The battle will be between electricity and hydrogen as China strives to lower pollution through zero-emission vehicles.
German carmakers Volkswagen, BMW and Daimler are betting on electric cars, while Toyota and Honda have both placed their money on hydrogen fuel-celled vehicles. The auto giants all unveiled new models this week, Reuters reported.
This year, China expanded the definition of green energy cars to allow for fuel cell vehicles. The two energy concepts have the industry at odds.
The hydrogen vehicles from the Japanese brands will hit dealerships in 2015. Toyota and Honda decided not to go with electric technology, believing it would not be powerful enough.
The Volkswagen umbrella, including Volkswagen and Audi, will launch at least 15 plug-in cars by 2018. The Wolfsburg, Germany-based company plans to build many of the vehicles locally.

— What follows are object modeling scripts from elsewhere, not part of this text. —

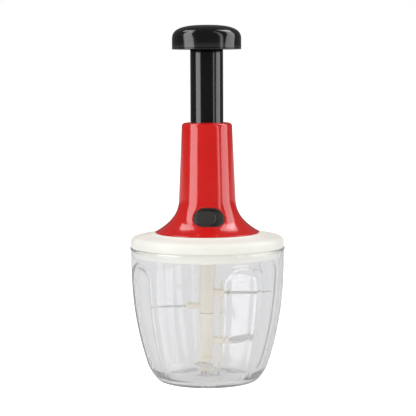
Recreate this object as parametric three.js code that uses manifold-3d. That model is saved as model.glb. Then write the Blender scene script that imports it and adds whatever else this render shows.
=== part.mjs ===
// Hand-press vegetable chopper: a clear bowl, a lid with a flared tower, and a sprung plunger
// whose spiral strip turns a column of four blades. Millimetres, +Z up, front towards -Y.
// The origin is the centre of the bowl's foot, on the surface that the bowl stands on.

import * as THREE from 'three';
import { mergeVertices } from 'three/addons/utils/BufferGeometryUtils.js';
import Module from 'manifold-3d';

const wasm = await Module();
wasm.setup();

// Bowl
const BOWL_HEIGHT = 108.5;
const BOWL_MOUTH_R = 61.8;
const BOWL_UPRIGHT_BAND = 8;
const BOWL_UPRIGHT_Z = BOWL_HEIGHT - BOWL_UPRIGHT_BAND;
const BOWL_DRAW = 17.8;
const BOWL_DRAW_POWER = 2.25;
const BOWL_WALL = 2.5;
const BOWL_FLOOR_Z = 3.4;
const BOWL_CORNER = 12;
const BOWL_INNER_CORNER = 8.8;
const FOOT_STEP_IN = 5.1;
const FOOT_OUTER_R = BOWL_MOUTH_R - BOWL_DRAW - FOOT_STEP_IN;
const FOOT_BAND = 7.5;
const FOOT_INNER_R = FOOT_OUTER_R - FOOT_BAND;
const FOOT_HOLLOW = 1.2;
const RIM_PROUD = 0.7;
const RIM_LIP_HEIGHT = 2.4;
const RIM_EDGE = 0.5;

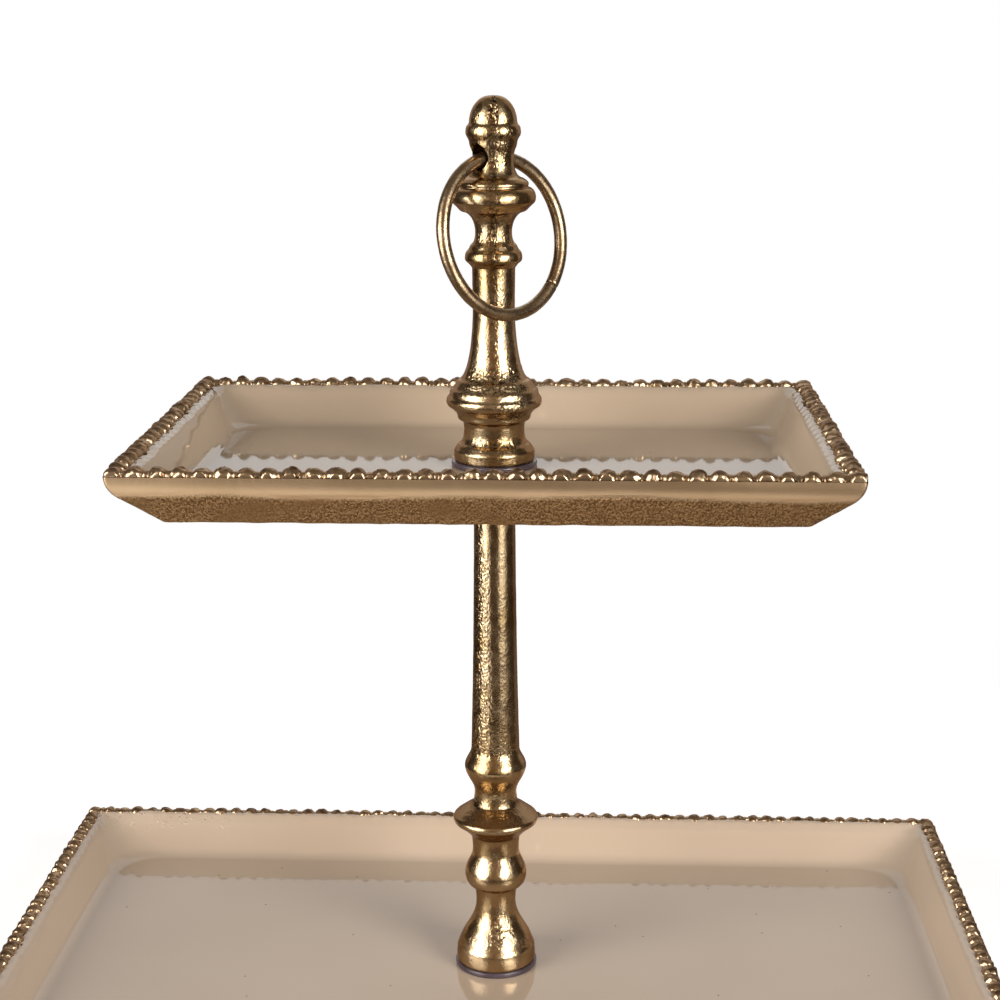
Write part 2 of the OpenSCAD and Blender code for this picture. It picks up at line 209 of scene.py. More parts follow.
def outline(stops, step, blur):
    """A turned outline as evenly spaced points, its corners softened over about blur mm"""
    points = [stops[0][:2]]
    for last, stop in zip(stops, stops[1:]):
        points += [stop[:2]] if stop[2] == "line" else turned(stop[2], last, stop)
    points = np.array(points)
    along = np.concatenate([[0], np.cumsum(np.linalg.norm(np.diff(points, axis=0), axis=1))])
    even = np.linspace(0, along[-1], int(along[-1] / step) + 1)
    made = np.stack([np.interp(even, along, points[:, k]) for k in (0, 1)], axis=1)
    reach = max(1, round(blur / step))
    kernel = np.ones(2 * reach + 1) / (2 * reach + 1)
    soft = np.stack([np.convolve(np.pad(made[:, k], reach, mode="edge"), kernel, "valid")
                     for k in (0, 1)], axis=1)
    edge = np.minimum(np.arange(len(made)), np.arange(len(made))[::-1])[:, None]
    share = np.clip(edge / (2 * reach), 0, 1)
    return made * (1 - share) + soft * share


# Points around a turned casting
AROUND = 256
# Size and depth of the creases where a casting is crumpled
CREASE = 0.85
CREASE_DEPTH = 0.19


def lathe(name, base_z, stops, rough, bores=(TAPPED_DEPTH, TAPPED_DEPTH), step=0.3):
    """A turned casting with its tapped holes. rough(azimuth, height) says how crumpled it is."""
    profile = outline(stops, step, 0.45)
    turn = np.linspace(0, 2 * math.pi, AROUND, endpoint=False)
    circle = np.stack([np.cos(turn), np.sin(turn), np.zeros(AROUND)], axis=1)
    grid = profile[:, 0, None, None] * circle + profile[:, 1, None, None] * np.array([0, 0, 1.0])
    normals = grid_normals(grid)
    flat = grid.reshape(-1, 3)
    azimuth = np.degrees(np.arctan2(flat[:, 0], -flat[:, 1]))
    place = flat + np.array([0, 0, base_z])
    much = rough(azimuth, flat[:, 2])
    ends = np.clip(np.minimum(flat[:, 2], profile[-1, 1] - flat[:, 2]) / 0.6, 0, 1)
    crease = crumple(place, CREASE, 3)
    depth = much * CREASE_DEPTH * (crease - 0.75)
    depth = depth + 0.05 * noise(place, 5.0, 11) + 0.015 * noise(place, 1.2, 12)
    flat = flat + normals.reshape(-1, 3) * (depth * ends)[:, None]
    points = [flat]
    faces = ring_faces(len(profile), AROUND)
    last = (len(profile) - 1) * AROUND
    start = len(flat)
    for top, bore in zip((False, True), bores):
        z = profile[-1, 1] if top else profile[0, 1]
        inner = [(TAPPED_R, z), (TAPPED_R, z + (-bore if top else bore))] if bore else []
        edge = last if top else 0
        for r, h in inner:
            points.append(r * circle + np.array([0, 0, h]))
            quads = [[edge + j, edge + (j + 1) % AROUND, start + (j + 1) % AROUND, start + j]
                     for j in range(AROUND)]
            faces += quads if top else [q[::-1] for q in quads]
            edge, start = start, start + AROUND
        cap = [edge + j for j in range(AROUND)]
        faces.append(cap if top else cap[::-1])
    points = np.concatenate(points) + np.array([0, 0, base_z])
    piece = mesh_piece(name, points, faces)
    return piece, profile + np.array([0, base_z])


def hollows(piece, profile, reach=7.0):
    """How deep each point lies in a hollow of the turned outline, from 0 to 1"""
    p = points_of(piece)
    z = np.linspace(profile[0, 1], profile[-1, 1], 900)
    order = np.argsort(profile[:, 1])
    r = np.interp(z, profile[order, 1], profile[order, 0])
    width = max(1, int(reach / (z[1] - z[0])))
    kernel = np.hanning(2 * width + 1)
    mean = np.convolve(np.pad(r, width, mode="edge"), kernel / kernel.sum(), "valid")
    return np.clip(np.interp(p[:, 2], z, mean - r) / 1.6, 0, 1)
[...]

"We forecast high volumes in this area," Jochem Heizmann, head of Volkswagen Group China, told reporters this week.
While fuel cell cars can run five times longer than all-electric vehicles, they're more expensive. Hydrogen models also need to stop at refilling stations, but electric cars can be recharged at home. Coming in at $6 million each, hydrogen stations are expensive to build and are scarce in China's crowded cities.
Nissan plans to begin selling a locally built electric car in China in 2014. Some say China, which has struggled with smog especially in its major cities, is too focused on plug-ins to fix the problem.
"Toyota believes the industry isn't likely to come up with breakthroughs to make all-electric cars a viable solution any time soon," said Yale Zhang, head of Shanghai-based consulting firm Automotive Foresight. "Unlike China, some countries have taken a more flexible approach, rather than setting the path on one solution too early."